Is there any idea you have about when you guys might be getting started on that at all?

Micah Sloat: I don't have any of those details.

I have to imagine you've been getting flooded with scripts and offers at this point. Is there anything that you're close to signing on with?

Micah Sloat: I should have some news in the near future about some stuff, hopefully. Nothing has been signed yet, so I can't really talk about it.

Would you like to stay in genre films, or are you trying to branch out into other things like comedies or dramas?

Micah Sloat: I would love to do anything that has a good cast, a good script and a good director, really. It doesn't matter what the genre is, I'll do anything as long as it's good people with good material.

Finally, for me, the film was one of the coolest success stories of the year with all its success. What would you like to say to all the fans who "demanded it" and made the film such an amazing success?

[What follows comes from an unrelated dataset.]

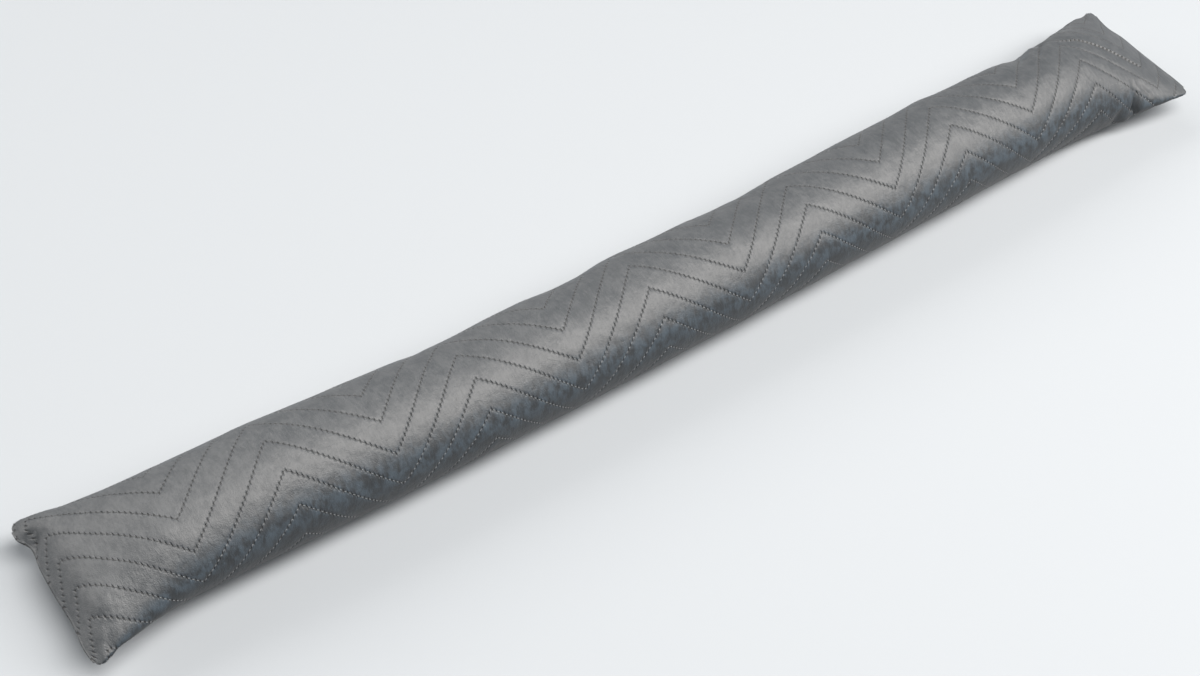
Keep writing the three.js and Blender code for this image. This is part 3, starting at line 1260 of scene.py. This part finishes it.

Micah Sloat: I would like to say I love you guys. Thank you so much. You've made my dreams, Katie's dreams, Oren's dreams, all of our dreams come true. It's really your movie. You've had such a key role in creating this whole phenomena that's opened up so many doors for independent filmmakers. I mean, Paramount has now created an entire micro-budget division, after Paranormal Activity. It's opened the floodgates for independent film, and you guys have done that. So, a huge thank you and if you guys ever have any dreams, don't give up because if we can do it, you can do it too.

Excellent. Well, that's about all I have for you. Thanks so much for your time, Micah, and the best of luck with your upcoming films.

Micah Sloat: All right. Thank you.

You can see Micah Sloat alongside Katie Featherston in Oren Peli's breakthrough film Paranormal Activity, which will be available on DVD and Blu-ray on December 29.